── SOURCE DATA ──

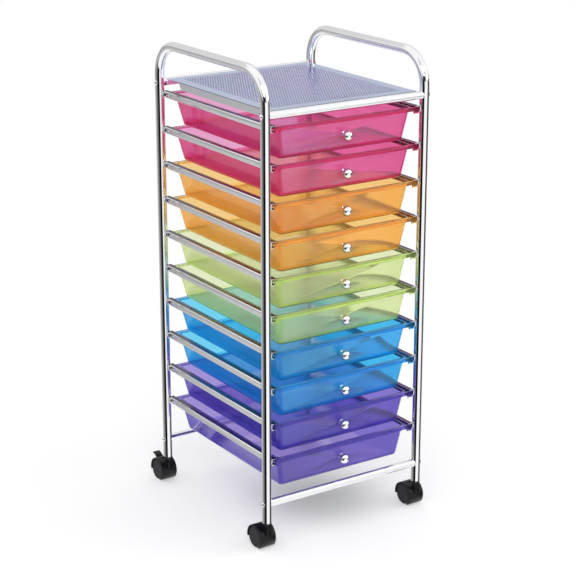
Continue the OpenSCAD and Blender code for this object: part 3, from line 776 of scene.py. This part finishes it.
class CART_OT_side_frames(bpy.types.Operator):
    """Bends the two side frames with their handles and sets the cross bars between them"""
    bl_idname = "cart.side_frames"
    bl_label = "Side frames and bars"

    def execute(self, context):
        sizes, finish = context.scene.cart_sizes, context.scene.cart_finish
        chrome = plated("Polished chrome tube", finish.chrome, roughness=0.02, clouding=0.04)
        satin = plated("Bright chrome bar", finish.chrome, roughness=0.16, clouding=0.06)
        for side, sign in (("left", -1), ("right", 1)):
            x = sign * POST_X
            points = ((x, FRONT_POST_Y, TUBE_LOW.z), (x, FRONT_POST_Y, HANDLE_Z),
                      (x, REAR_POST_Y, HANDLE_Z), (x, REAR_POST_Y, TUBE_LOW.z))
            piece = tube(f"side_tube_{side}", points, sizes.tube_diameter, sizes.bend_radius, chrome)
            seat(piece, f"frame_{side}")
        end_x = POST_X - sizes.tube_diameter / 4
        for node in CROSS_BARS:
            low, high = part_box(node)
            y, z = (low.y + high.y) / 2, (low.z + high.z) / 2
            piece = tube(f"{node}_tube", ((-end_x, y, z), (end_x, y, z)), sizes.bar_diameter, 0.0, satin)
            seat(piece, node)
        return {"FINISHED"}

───

Write the material out exactly, with nothing left out.

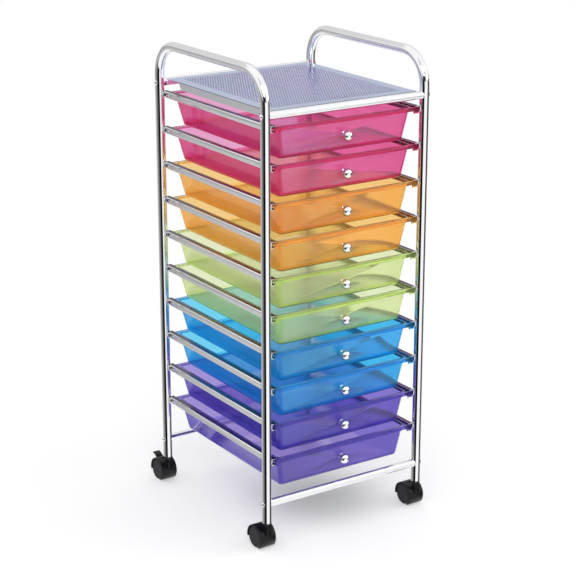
Continue the OpenSCAD and Blender code for this object: part 3, from line 776 of scene.py. This part finishes it.
class CART_OT_side_frames(bpy.types.Operator):
    """Bends the two side frames with their handles and sets the cross bars between them"""
    bl_idname = "cart.side_frames"
    bl_label = "Side frames and bars"

    def execute(self, context):
        sizes, finish = context.scene.cart_sizes, context.scene.cart_finish
        chrome = plated("Polished chrome tube", finish.chrome, roughness=0.02, clouding=0.04)
        satin = plated("Bright chrome bar", finish.chrome, roughness=0.16, clouding=0.06)
        for side, sign in (("left", -1), ("right", 1)):
            x = sign * POST_X
            points = ((x, FRONT_POST_Y, TUBE_LOW.z), (x, FRONT_POST_Y, HANDLE_Z),
                      (x, REAR_POST_Y, HANDLE_Z), (x, REAR_POST_Y, TUBE_LOW.z))
            piece = tube(f"side_tube_{side}", points, sizes.tube_diameter, sizes.bend_radius, chrome)
            seat(piece, f"frame_{side}")
        end_x = POST_X - sizes.tube_diameter / 4
        for node in CROSS_BARS:
            low, high = part_box(node)
            y, z = (low.y + high.y) / 2, (low.z + high.z) / 2
            piece = tube(f"{node}_tube", ((-end_x, y, z), (end_x, y, z)), sizes.bar_diameter, 0.0, satin)
            seat(piece, node)
        return {"FINISHED"}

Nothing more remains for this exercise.